Calculation for test duration for a t-test
Currently we are using a data download from our analytics to run through R, but we are making this more efficient by creating an Alteryx workflow so that the data can be accessed through an API call and automatically processed at the click of a button. This will enable business analysts and product managers to calculate significance themselves instead of having to rely on the availability of an analyst.
We are also sending information about the test variant someone is in to Redshift to enable us to analyse results broken down by segments created by our data science team. This may sometimes result in a follow up test where we target our variants based on segments of our audience.
We are also currently exploring ways of getting time spent data into Optimizely so that we can make full use of their stats engine for concluding tests and measure the overall impact of experimentation on our main KPI. However, as so much BBC consumption is long-form audio and video it would require something akin to AV heartbeats for us to accurately measure it.
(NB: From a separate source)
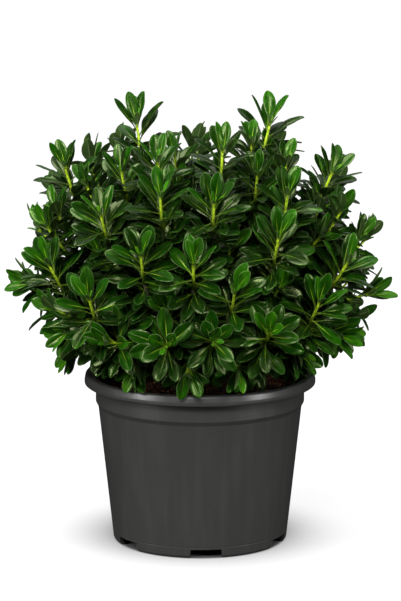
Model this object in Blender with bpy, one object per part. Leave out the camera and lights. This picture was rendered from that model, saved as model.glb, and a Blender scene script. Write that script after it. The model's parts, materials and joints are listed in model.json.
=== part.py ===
"""A dwarf pittosporum in a plastic nursery pot.

The pot stands on z = 0 with its axis on Z, and the front of the plant looks along -Y.
A trunk stands in a plain hole in the soil and branches into limbs and branchlets. On the
end of each branchlet sits a leafy shoot, a whorl of blades on a green stem. At the back
two shoots share a stem, as a fork. Lengths are in metres and angles in degrees.
"""

import math
import random
from itertools import product

import bmesh
import bpy
from mathutils import Matrix, Vector
from mathutils.bvhtree import BVHTree
from mathutils.geometry import intersect_ray_tri

MM = 0.001
GAP = 0.3 * MM  # between pieces that touch

# Pot
POT_SIDES = 36
POT_HEIGHT = 206 * MM
RIM_RADIUS = 140 * MM
RIM_ROUND = 3 * MM
RIM_TOP_INNER = 131 * MM
FLANGE = 5 * MM
SKIRT_HEIGHT = 12 * MM
SKIRT_WALL = 2.4 * MM
BAND_RADIUS = 126.5 * MM
BAND_BOTTOM = 172 * MM
BODY_TOP = 166.5 * MM
BODY_TOP_RADIUS = 123.5 * MM
BODY_TAPER = 0.1095
WALL = 2.2 * MM
FOOT_ROUND = 5 * MM
FOOT_WIDTH = 1.8 * MM
PLATE_BOTTOM = 8 * MM
PLATE_TOP = 10.5 * MM

# Drainage notches in the foot
NOTCHES = 6
NOTCH_TURN = -86.0  # azimuth of the one nearest the front
NOTCH_WIDTH = 39 * MM
NOTCH_TAPER = 2 * MM
NOTCH_HEIGHT = 11.4 * MM
NOTCH_INNER = 88 * MM
NOTCH_OUTER = 112 * MM

# Soil
SOIL_EDGE = 186 * MM
SOIL_MOUND = 5 * MM
SOIL_BUMPS = 1.6 * MM
SOIL_RINGS = (0.93, 0.72, 0.48, 0.25)

# Trunk, limbs and branchlets
TRUNK_FOOT = 152 * MM
TRUNK_TOP = 226 * MM
TRUNK_RADII = (9.5 * MM, 8.5 * MM)
LIMB_PIVOT = 232 * MM  # the limbs spread from about here
LIMB_RADII = (5.2 * MM, 2.9 * MM)
LIMB_STEPS = 4
LIMB_SIDES = 6
LIMB_RINGS = ((7, 6, 0.60, 10), (5, 48, 0.56, 40), (1, 88, 0.52, 0))
BRANCHLET_RADII = (2.3 * MM, 2.0 * MM)
BRANCHLET_SIDES = 3
BRANCHLET_SPAN = 45 * MM
BRANCHLET_JOINTS = (0.35, 0.68, 0.97)  # shares of a limb's segment where one may start
SHOOT_RADII = (2.0 * MM, 1.3 * MM)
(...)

For now, we’ll rely on our analytics integration to help us enrich our reporting and understand engagement.
Our next reporting challenge will be measuring the success of editorial testing. We are currently building functionality in to Optimizely to enable editors to set up tests for images from within their editorial tool, and this will eventually be extended to titles and headlines. We aim to have a high run rate for editorial testing and want editors to be able to not only see the results of individual experiments but also the value added through testing overall.